In view of the foregoing, defendant GDB’s third-party complaint must be dismissed. Although FRB-NY officials will undoubtedly be instrumental witnesses throughout this litigation with regard to the allocation of relative faults, the damages allegedly caused by it will presumably never be claimed. The United States, enjoying the right of choice and being in the best position to balance the factors for and against such an action, has elected to recover only the damages caused to it by GDB. Its decision not to institute an action against its fiscal agent must be respected.

WHEREFORE, defendant Government Development Bank’s third-party complaint is hereby DISMISSED. Pursuant to Fed. R.Civ.P. 54(b), the Court additionally hereby ORDERS that, there being no just reason for delay, the Clerk of the Court shall enter judgment accordingly.

IT IS SO ORDERED.

. Hereinafter, GDB.

. Hereinafter, FRB-NY.

. It should be noted here that FRB-NY is one of the twelve reserve banks which are not federal agencies but "private banking corporations whose stock is owned by the member commercial banks within their district.” Committee for Monetary Reform v. Board of Governors of the Federal Reserve System, 766 F.2d 538, 540 (D.C.Cir.1985). Those twelve reserve banks provide various financial services to the United States and do so in their capacity as "fiscal agents of the United States,” 12 U.S.C. Sec. 391. The FRB-NY is the Reserve Bank which serves the Second Federal Reserve District, a district that includes Puerto Rico within its territorial boundaries.

. We agree with the GDB that, from the procedural point of view, they have in fact sufficiently alleged that FRB-NY is liable to it, and not just to Government, and that any allegation to the effect that FRB-NY is responsible to the United States would be a superfluous allegation that would not detract from its own third-party complaint. However, substantively speaking, the question is not whether the defendant believes it can (and does indeed) file a particular claim but whether they in fact have a right to assert it. As we note in the text, the claim they are attempting to assert properly belongs to the Government and not to GDB.

. Paragraph No. 8 of the agreement dated July 3, 1961, whereby the Food Nutrition Service of the U.S.D.A. authorizes FRB-NY to enter into a contract with GDB for the handling of the Food Stamps Program, states:

8. The Department of Agriculture shall indemnify and hold Federal harmless from and against all loss, cost, damage and expense, including counsel fees, arising out of, or in connection with this letter agreement or any action taken by Federal pursuant thereto, as well as the cost and expense of defending against any claim of liability in respect of such agreement of action, unless due to Federal’s own negligence, (emphasis supplied)

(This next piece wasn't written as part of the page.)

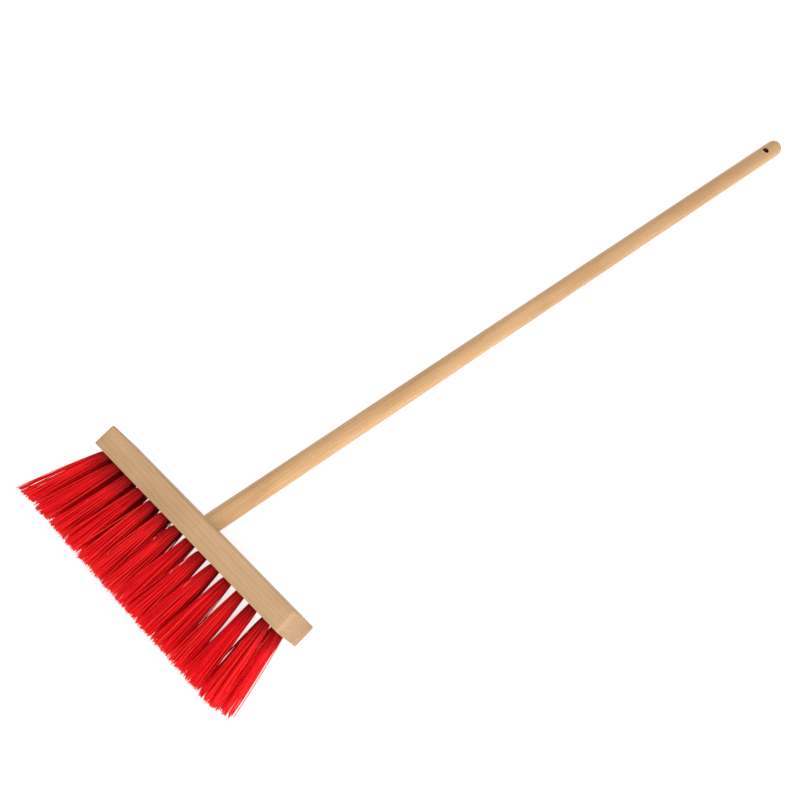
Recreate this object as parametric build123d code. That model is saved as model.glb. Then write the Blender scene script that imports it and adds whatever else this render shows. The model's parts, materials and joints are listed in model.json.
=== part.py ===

. See Paragraphs 20, 24, and 27 of the Complaint.

. Where, as here, “the third-party action is not based on a theory of federal law," it is settled that "the right to contribution or indemnity must be determined under the applicable state law ...,” 3 MOORE'S FEDERAL PRACTICE Par. 14.03[3], at 14-23.

. There are others, less common cases, such as subrogation, express or implied warranty, etc. See 6 C. Wright & A. Miller, FEDERAL PRACTICE & PROCEDURE Sec. 1446, p. 363.

. We must recognize here the difficulty that is to be encountered in the translation of legal terms from the Spanish language to the English language. We realize, of course, that the term “solidaridad” is much broader than the terms “right of contribution,” but by equating the two we mean to refer to that aspect of “joint and several" liability which refers to the right of a "joint and severally” liable debtor who has paid the totality of a debt, to recover that portion of the debt which is rightfully the responsibility of the other "joint and severally” liable debtor, i.e., the right of contribution. See Ramos Acosta v. Caparra Dairy, 85 J.T.S. 4.

. The parties, relying on the cases of Bowen v. United States Postal Service, 459 U.S. 212, 103 S.Ct. 588, 74 L.Ed.2d 402 (1983) and Vaca v. Sipes, 386 U.S. 171, 87 S.Ct. 903, 17 L.Ed.2d 842 (1967), have apparently agreed that the doctrine of comparative negligence has a place in breach of contract actions. Here, however, we are not referring to the doctrine of comparative negligence (which refers to the possibility of apportioning damages between several codefendants), but to the right of contribution among joint and severally liable debtors, an entirely separate and distinct legal concept, see footnote 9, supra.

. As an afterthought, we note that GDB could have, no doubt, instituted a simple, independent breach of contract claim against FRB-NY. If, for example, FRB-NY has breached some responsibility it owed to GDB on the basis of the contract between them (a point over which we express no opinion), a claim whose validity would be determined under Fed.R.Civ.P. 8 and 12 can be maintained. But GDB has not filed a simple breach of contract claim. GDB has made a contingent claim of breach through a third-party complaint which must not only satisfy the requirements of Fed.R.Civ.P. 8 and 12 but also the requirements of Fed.R.Civ.P. 14. A cardinal principle of Rule 14 is that the third-party complaint must be derivative of the main complaint. There being no way in which FRB-NY can be found to be secondarily liable to GDB for damages the latter caused to the United States, GDB’s third-party complaint must be dismissed.